MINYA, Egypt — In the desert of southern Egypt, workers in limestone pits look as though they stepped out of a blizzard, covered in the white powder of the stones that are the economic lifeblood of this region.

The quarries are the main employers in Minya province, some 300 kilometers (180 miles) south of Cairo. Around 45,000 people, including children, work in an estimated 1,500 quarries, digging out stones that later will be used in construction or powdered to be used by pharmaceutical and ceramic companies.

But the work, paying $7 to $13 a day, is backbreaking — and dangerous. Workers have suffered amputations and electrocutions, sometimes dying.

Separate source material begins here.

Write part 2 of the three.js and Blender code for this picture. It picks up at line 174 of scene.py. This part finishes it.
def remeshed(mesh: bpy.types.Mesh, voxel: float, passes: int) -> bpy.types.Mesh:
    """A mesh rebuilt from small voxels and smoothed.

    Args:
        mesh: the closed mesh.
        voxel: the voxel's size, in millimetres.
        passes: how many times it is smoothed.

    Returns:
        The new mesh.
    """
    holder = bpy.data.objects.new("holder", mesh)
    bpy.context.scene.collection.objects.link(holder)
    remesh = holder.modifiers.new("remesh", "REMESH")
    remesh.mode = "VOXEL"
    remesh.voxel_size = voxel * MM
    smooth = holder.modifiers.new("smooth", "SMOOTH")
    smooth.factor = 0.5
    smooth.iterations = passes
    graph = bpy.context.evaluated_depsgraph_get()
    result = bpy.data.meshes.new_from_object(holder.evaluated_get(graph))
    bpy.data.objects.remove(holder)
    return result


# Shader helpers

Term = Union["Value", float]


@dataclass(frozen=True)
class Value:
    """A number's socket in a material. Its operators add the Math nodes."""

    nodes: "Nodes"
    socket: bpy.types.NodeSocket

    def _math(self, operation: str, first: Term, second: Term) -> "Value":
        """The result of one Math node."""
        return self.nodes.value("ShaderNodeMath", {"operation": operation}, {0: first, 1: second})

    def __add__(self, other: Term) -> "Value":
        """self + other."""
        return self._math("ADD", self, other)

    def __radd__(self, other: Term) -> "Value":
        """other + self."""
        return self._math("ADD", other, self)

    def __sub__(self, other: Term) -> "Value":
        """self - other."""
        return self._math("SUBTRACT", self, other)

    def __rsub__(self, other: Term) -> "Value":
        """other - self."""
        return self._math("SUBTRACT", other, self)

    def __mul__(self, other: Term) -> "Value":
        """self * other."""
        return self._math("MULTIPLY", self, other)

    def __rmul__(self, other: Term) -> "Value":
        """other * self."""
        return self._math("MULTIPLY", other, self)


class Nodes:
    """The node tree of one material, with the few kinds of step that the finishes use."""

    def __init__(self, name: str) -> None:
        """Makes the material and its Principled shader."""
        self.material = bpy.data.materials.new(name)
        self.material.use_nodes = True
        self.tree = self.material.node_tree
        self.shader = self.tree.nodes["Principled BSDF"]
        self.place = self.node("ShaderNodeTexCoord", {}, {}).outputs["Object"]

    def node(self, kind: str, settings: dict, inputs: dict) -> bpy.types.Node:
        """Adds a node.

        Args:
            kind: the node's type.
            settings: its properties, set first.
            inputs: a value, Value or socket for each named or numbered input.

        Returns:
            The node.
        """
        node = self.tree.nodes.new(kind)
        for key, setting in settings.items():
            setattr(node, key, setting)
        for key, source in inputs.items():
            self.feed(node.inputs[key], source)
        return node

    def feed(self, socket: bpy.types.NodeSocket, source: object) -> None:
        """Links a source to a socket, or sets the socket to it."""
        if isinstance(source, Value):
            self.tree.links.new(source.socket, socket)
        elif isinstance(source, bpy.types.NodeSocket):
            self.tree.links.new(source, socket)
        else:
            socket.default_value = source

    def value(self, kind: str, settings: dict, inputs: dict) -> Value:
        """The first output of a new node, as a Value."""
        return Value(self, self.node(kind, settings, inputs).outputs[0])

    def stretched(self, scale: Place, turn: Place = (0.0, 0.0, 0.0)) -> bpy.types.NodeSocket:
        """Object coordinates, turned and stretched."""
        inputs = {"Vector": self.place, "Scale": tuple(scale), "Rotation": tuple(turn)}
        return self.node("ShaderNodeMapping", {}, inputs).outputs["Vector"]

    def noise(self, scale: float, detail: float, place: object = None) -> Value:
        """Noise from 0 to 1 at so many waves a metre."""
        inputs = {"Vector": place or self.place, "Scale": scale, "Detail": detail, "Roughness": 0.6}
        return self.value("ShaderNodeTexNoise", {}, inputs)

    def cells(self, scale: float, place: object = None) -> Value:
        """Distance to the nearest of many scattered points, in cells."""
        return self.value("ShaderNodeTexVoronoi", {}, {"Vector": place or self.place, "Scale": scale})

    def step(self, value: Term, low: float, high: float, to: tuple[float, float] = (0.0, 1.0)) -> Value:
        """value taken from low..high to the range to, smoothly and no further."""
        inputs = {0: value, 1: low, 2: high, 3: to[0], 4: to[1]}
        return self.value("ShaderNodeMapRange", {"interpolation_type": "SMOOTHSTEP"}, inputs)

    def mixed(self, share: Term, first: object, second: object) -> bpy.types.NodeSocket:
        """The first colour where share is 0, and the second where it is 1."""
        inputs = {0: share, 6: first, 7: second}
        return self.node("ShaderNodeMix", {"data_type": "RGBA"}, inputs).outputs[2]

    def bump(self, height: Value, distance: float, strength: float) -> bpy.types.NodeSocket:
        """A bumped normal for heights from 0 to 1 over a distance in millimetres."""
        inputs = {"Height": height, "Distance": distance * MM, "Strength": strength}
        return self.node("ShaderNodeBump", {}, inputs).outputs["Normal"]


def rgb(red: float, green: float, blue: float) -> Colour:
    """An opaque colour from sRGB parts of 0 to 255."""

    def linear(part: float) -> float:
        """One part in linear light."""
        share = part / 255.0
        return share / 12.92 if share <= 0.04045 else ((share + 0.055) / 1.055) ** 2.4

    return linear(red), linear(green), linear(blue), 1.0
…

One laborer, 15-year-old Baskharoon Mounir, lost his left arm to a cutting machine in 2013 after working for only a month without safety equipment or training.

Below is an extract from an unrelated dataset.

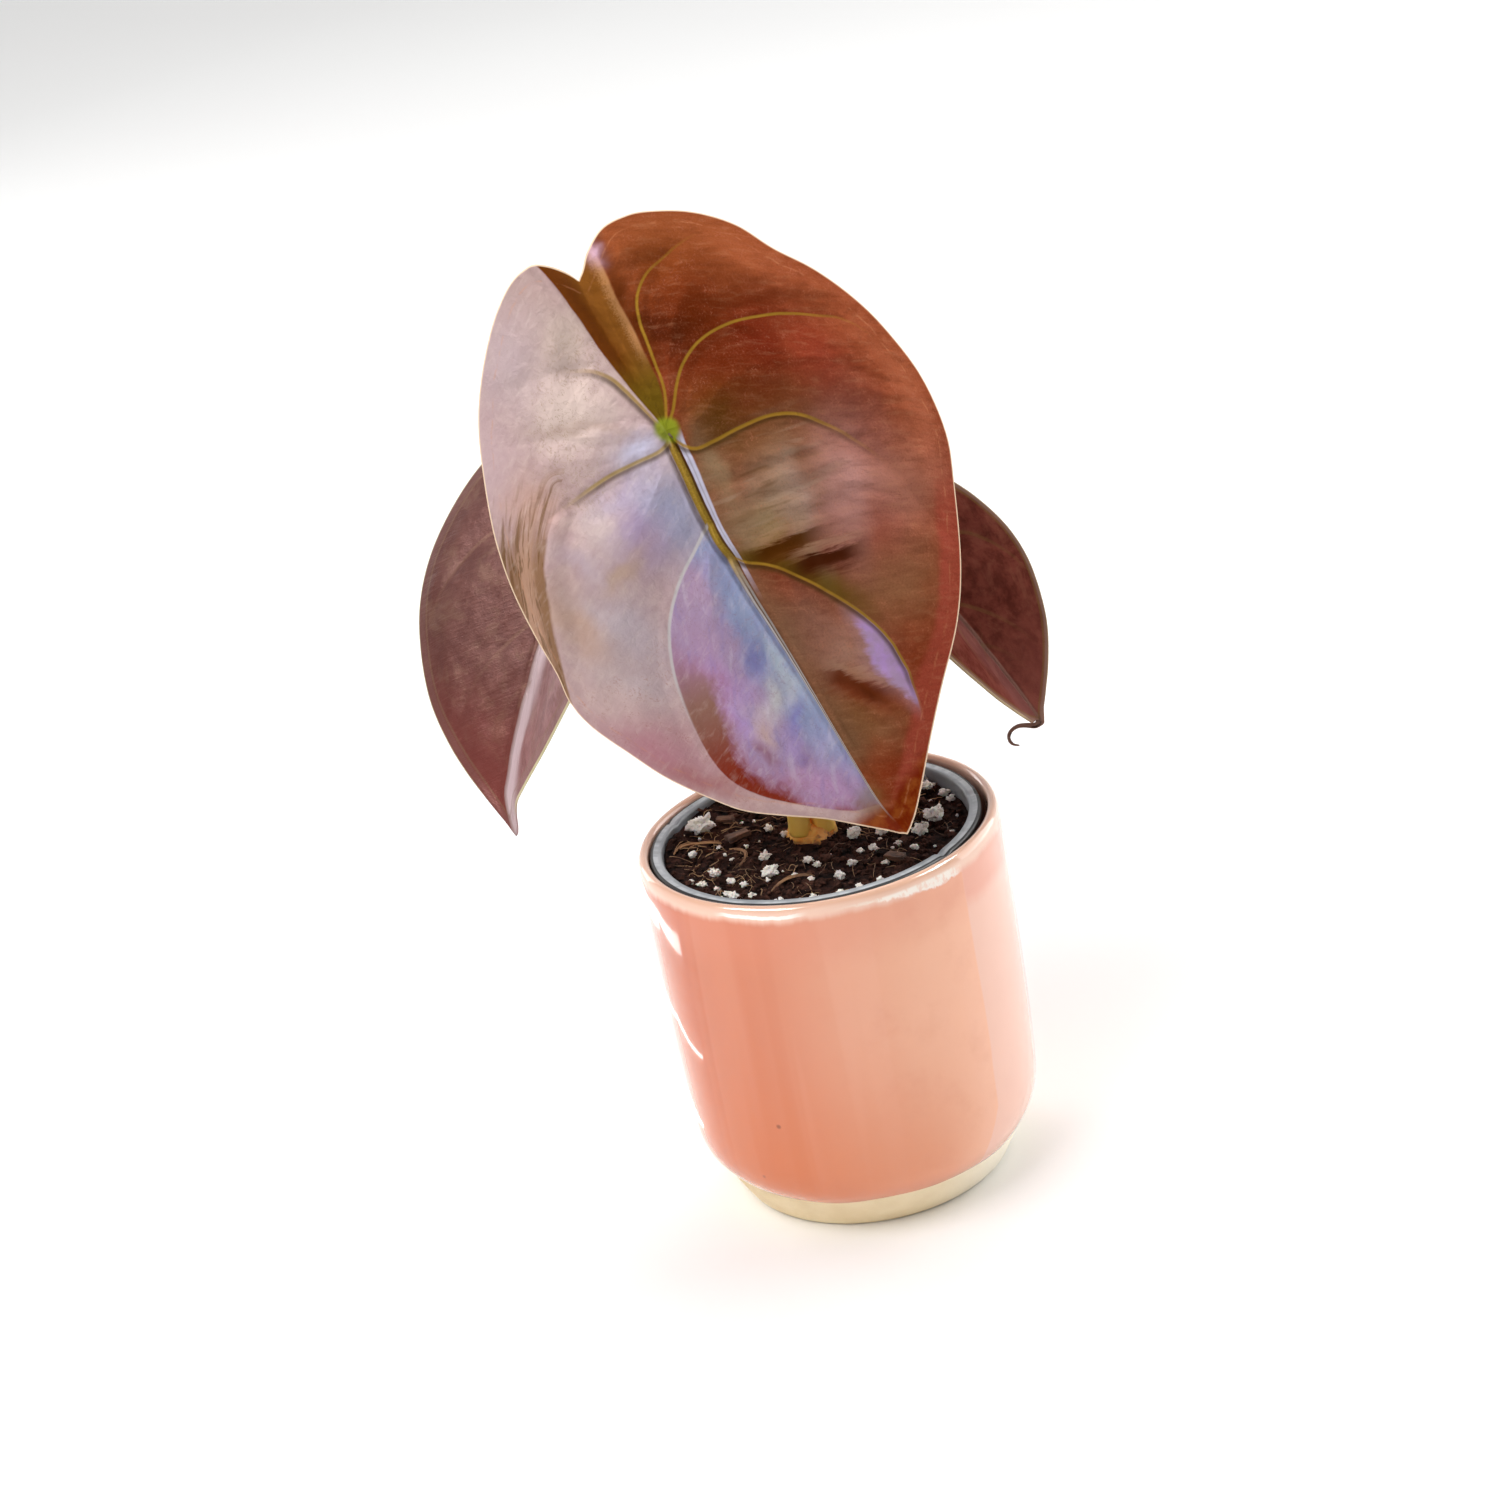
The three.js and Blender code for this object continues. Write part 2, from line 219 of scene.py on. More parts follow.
class Shade:
    # a material, and the ways to add nodes to it
    def __init__(self, name):
        self.material = bpy.data.materials.new(name)
        self.material.use_nodes = True
        self.tree = self.material.node_tree
        self.tree.nodes.clear()

    def node(self, kind, settings, values, out=0):
        made = self.tree.nodes.new("ShaderNode" + kind)
        for key, value in settings.items():
            setattr(made, key, value)
        for key, value in values.items():
            if isinstance(value, Wire):
                self.tree.links.new(value.socket, made.inputs[key])
            else:
                made.inputs[key].default_value = value
        return Wire(self, made.outputs[out]) if made.outputs else None

    def mix(self, factor, a, b):
        return self.node("Mix", {"data_type": "RGBA"}, {0: factor, 6: a, 7: b}, out=2)

    def place(self):
        return self.node("TexCoord", {}, {}, out="Object")

    def apart(self, vector):
        made = self.node("SeparateXYZ", {}, {0: vector}).socket.node
        return [Wire(self, made.outputs[k]) for k in range(3)]

    def join(self, x, y, z=0.0):
        return self.node("CombineXYZ", {}, {0: x, 1: y, 2: z})

    def noise(self, vector, scale, detail=3.0, rough=0.55, bend=0.0):
        values = {"Vector": vector, "Scale": scale, "Detail": detail, "Roughness": rough, "Distortion": bend}
        return self.node("TexNoise", {}, values)

    def cells(self, vector, scale, feature="F1", uneven=1.0):
        values = {"Vector": vector, "Scale": scale, "Randomness": uneven}
        return self.node("TexVoronoi", {"feature": feature}, values, out="Distance")

    def length(self, vector):
        return self.node("VectorMath", {"operation": "LENGTH"}, {0: vector}, out="Value")

    def attribute(self, name):
        return self.node("Attribute", {"attribute_name": name}, {}, out="Fac")

    def bump(self, height, strength, distance):
        return self.node("Bump", {}, {"Height": height, "Strength": strength, "Distance": distance})

    def finish(self, **values):
        # underscores in a name stand for the spaces of the shader's own sockets
        named = {key.replace("_", " "): value for key, value in values.items()}
        skin = self.node("BsdfPrincipled", {}, named)
        self.node("OutputMaterial", {}, {0: skin})
        return self.material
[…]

"I wish I could go back, even with one arm." Baskharoon says. "It would be better than staying at home, but when they see me, they do not allow me to work."

Quarry workers — many children younger than Baskharoon — are overwhelmingly day laborers. In the village of Shurafa, most wait each day on a bridge to be picked up for work by managers driving by in pickup trucks.

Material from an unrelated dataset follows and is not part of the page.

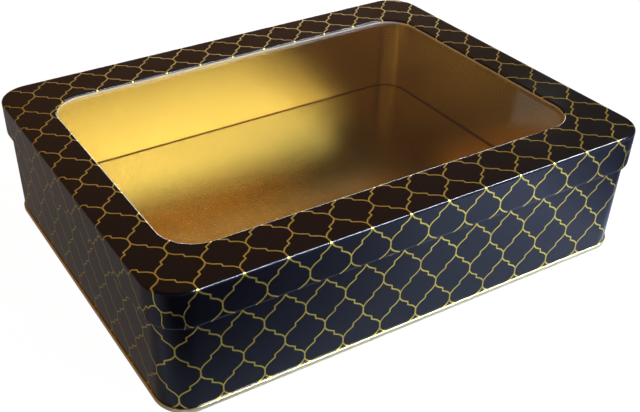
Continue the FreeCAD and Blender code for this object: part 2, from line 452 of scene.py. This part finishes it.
# %% [markdown]
# ## The trellis print
#
# The print is an old trellis of lantern-shaped cells. Its line is one short curve, repeated: it
# leaves a knot straight down, swings out, takes a small step halfway and meets the next knot, which
# lies half a cell across and half a cell down. Because the trellis mirrors in every knot and turns
# about every step, any point can be folded back beside that one curve, and its distance to a few
# short lines says whether it is gold. Its sizes are counted in periods: PERIOD is a cell's width.

# %% The trellis as a formula
PERIOD = 23.594 * MM
CELL_HEIGHT = 1.3255
LINE_WIDTH = 0.034
SOFT_EDGE = 0.012
SIDE_POINTS = ((0.0, 0.0), (0.0, 0.085), (0.045, 0.150),
               (0.100, 0.203), (0.25, 0.288), (0.25, 0.3314))


def squared_distance(across, down, start, end):
    """The squared distance from (across, down) to the line between two points.

    The foot of the perpendicular is start + share * (end - start), where share is the dot
    product with the line over its squared length, kept between 0 and 1.
    """
    step_x, step_y = end[0] - start[0], end[1] - start[1]
    squared = step_x ** 2 + step_y ** 2
    from_x, from_y = across - start[0], down - start[1]
    share = (from_x * (step_x / squared) + from_y * (step_y / squared)).clipped()
    off_x, off_y = from_x - share * step_x, from_y - share * step_y
    return off_x * off_x + off_y * off_y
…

Deaths and injuries largely go undocumented, says Hossam Wasfy, the executive director of Wadi El Nil, a charity that focuses on child labor. In one village called Nazlet Abeed, there were 18 quarry deaths alone in 2009, he says.

After Egypt's 2011 uprising, quarry workers formed their first independent workers' union with the help of the charity, Wasfy says.

"The uprising had a mixed effect on the workers," he says. "Work opportunities may have reduced due to the economic situation, but laborers are now organizing and becoming aware of their rights."